John Malkovich portrays director Friedrich Wilhelm Mernau as a pretentious and demanding visionary who emphasizes cinema’s ability to give one “immortal life”. It is with this singular vision that Mernau and the cast and crew travel to the fictional German harbor town of Wisborg to film on location amidst ancient ruins and to meet with a mysterious actor named Max Schreck, played brilliantly by Willem Dafoe, who will be portraying Count Orlock (the name they used in place of Count Dracula).

Mernau explains to all involved Schreck’s all-encompassing approach to playing the Count, and as a result, he is somewhat admired for his dedication to his craft, though they are still off put by his frightening appearance and disturbing demeanor. And even when Schreck pounces hungrily upon an actor who cut his finger or catches a bat out of midair and sucks the blood out of it, everyone still manages to write these disturbing incidents off as a man wholly immersed in his part.

However, there are some private encounters between Mernau and Schreck where Mernau gives him rodents, and another time a large flask of blood, ostensibly to feed on. Upon receiving the flask, Schreck muses, “There was a time… when I… fed from golden chalices. But now…I feed like an old man pees – sometimes all at once, sometimes drop by drop…I feed erratically, and often enormously.”

Schreck also gives other clues that he once lived a life that was more lavish — a life that is long past, perhaps centuries distant. In conversation with the founder of the production company, German occultist Albin Grau, portrayed by Udo Kier, Schreck shares how he can empathize with the character Count Dracula in Bram Stoker’s novel. Schreck says the book makes him “sad” because Dracula had had no servants for over 400 years, and all of a sudden this man shows up with this real estate deal and Dracula is forced to try to pass as a mortal after being so many years alone and out of practice with the ways of men.

A woeful Schreck laments, “He has to feed him, when he himself hasn’t eaten food in centuries. Can he even remember how to buy bread? How to select cheese and wine? And then he remembers the rest of it. How to prepare a meal, how to make a bed. He remembers his first glory, his armies, his retainers, and what he is reduced to.”

It seems as if Stoker’s tale had struck a long-dormant nerve in the heart of Schreck, who, once again, we are uncertain if he is actually a vampire or just an amazing character actor, or perhaps he is simply extremely delusional and possibly insane. In one particularly poignant scene. Schreck is left alone in a room with a projector.

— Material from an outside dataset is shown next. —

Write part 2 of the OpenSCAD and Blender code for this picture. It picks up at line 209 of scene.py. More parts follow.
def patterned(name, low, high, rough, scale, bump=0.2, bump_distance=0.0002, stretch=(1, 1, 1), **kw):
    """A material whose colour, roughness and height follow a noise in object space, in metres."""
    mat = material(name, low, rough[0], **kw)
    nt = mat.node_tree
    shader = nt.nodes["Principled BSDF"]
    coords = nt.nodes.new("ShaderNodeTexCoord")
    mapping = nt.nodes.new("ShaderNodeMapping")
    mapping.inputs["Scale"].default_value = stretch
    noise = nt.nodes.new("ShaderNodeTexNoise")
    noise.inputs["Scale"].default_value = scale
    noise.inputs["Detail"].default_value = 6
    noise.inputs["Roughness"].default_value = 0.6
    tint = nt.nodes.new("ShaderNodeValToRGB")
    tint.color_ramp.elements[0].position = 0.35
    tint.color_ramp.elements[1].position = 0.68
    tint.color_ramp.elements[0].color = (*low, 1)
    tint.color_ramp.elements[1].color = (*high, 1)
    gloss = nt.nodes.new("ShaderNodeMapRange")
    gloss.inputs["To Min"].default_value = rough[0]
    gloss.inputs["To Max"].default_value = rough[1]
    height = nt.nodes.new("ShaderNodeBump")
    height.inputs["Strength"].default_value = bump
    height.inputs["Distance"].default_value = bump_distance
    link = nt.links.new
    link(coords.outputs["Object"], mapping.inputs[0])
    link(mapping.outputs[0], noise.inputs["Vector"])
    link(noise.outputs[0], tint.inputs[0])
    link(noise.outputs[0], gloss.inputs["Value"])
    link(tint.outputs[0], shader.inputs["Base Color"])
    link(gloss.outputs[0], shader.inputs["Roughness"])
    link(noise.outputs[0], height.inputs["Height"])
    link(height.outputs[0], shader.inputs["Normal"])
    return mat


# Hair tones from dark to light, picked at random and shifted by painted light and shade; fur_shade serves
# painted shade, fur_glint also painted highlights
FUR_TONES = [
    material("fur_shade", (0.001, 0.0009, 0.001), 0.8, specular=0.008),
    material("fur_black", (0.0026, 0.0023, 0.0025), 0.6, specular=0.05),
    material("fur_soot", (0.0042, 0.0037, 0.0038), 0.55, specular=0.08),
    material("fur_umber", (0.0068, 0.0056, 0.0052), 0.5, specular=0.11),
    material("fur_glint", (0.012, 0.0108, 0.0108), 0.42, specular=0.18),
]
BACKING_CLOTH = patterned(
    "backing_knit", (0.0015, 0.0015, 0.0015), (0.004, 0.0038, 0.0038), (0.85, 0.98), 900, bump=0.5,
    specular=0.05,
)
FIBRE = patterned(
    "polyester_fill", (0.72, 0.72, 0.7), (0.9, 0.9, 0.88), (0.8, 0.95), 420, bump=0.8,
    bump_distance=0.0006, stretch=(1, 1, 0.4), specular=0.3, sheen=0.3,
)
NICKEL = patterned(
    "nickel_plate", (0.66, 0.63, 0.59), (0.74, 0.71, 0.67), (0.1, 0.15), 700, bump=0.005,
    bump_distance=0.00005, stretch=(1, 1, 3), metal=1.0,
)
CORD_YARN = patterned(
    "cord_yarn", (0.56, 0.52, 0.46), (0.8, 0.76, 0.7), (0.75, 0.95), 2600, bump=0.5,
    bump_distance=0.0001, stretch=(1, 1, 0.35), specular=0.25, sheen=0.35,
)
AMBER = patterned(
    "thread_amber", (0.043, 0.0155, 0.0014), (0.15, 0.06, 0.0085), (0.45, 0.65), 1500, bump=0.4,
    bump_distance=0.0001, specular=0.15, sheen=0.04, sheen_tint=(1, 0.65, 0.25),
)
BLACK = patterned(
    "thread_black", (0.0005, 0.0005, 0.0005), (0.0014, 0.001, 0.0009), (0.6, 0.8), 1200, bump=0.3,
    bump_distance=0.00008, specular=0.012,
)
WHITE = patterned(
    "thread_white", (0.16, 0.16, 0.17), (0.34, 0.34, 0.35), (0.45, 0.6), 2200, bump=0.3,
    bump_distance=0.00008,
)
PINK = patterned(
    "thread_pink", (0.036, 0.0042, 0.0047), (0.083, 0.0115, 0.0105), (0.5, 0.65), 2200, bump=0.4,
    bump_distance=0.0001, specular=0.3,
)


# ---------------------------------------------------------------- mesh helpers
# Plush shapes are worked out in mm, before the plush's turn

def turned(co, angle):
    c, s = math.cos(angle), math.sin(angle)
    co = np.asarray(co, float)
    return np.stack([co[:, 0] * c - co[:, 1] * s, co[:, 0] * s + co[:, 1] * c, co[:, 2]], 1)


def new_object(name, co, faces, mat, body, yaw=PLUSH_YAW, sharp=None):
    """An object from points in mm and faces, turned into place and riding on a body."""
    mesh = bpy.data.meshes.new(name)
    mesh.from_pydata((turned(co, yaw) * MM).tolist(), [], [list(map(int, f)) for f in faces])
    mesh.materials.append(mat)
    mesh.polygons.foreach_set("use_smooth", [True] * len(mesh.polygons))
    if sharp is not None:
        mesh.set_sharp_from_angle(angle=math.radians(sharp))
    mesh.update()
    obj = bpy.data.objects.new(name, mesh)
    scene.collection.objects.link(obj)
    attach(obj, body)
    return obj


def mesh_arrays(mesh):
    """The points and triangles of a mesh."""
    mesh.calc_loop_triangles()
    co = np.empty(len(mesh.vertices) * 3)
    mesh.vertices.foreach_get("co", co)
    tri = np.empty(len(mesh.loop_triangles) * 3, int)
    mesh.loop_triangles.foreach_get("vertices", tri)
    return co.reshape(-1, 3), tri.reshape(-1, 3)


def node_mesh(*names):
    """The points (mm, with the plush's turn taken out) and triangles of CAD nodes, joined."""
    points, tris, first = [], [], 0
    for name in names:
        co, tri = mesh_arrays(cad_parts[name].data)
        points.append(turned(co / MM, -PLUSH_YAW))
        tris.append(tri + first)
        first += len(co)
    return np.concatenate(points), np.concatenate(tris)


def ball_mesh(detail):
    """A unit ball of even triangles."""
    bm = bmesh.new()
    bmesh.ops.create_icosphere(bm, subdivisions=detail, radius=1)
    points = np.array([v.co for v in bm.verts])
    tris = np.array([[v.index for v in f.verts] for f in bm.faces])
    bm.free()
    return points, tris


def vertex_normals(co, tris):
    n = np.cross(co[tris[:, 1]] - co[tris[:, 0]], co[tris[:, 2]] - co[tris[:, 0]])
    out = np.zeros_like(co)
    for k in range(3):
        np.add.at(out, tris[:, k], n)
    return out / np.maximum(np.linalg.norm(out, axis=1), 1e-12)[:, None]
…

He turns the projector on and is met with stunning scenes of sunrises and sunsets.

Schreck had earlier related how the one thing that he found “most desirable, yet unattainable” was “the light of the sun.” When Schreck speaks of himself he speaks only in terms of what was, as if he no longer fits in the modern world, or perhaps even with humanity itself.

Shadow of the Vampire is filled with masterful performances by esteemed actors, with Malkovich’s driven and ruthless performance as Mernau acting as a perfect foil, and sometimes a complement to Dafoe’s sinister and otherworldly portrayal of Max Schreck/Count Orlock.

The ambiguity with which the movie treats the question of Schreck’s mortality takes the viewer on a journey on a winding river in which one meanders from certainty to uncertainty in relation to the question. The cinematography is beautiful and dark, and combined with a dramatic orchestral score, the drama swells and recedes, like waves cresting and receding into a deep dark sea.

Shadow of the Vampire is meta-horror at its best, both self-aware, yet reluctant to believe what seems to be evident, for sometimes it is far more comforting to reside in the warmth of a dark unawareness, as the light of truth often reveals that which we are most afraid to admit we always knew was there all along.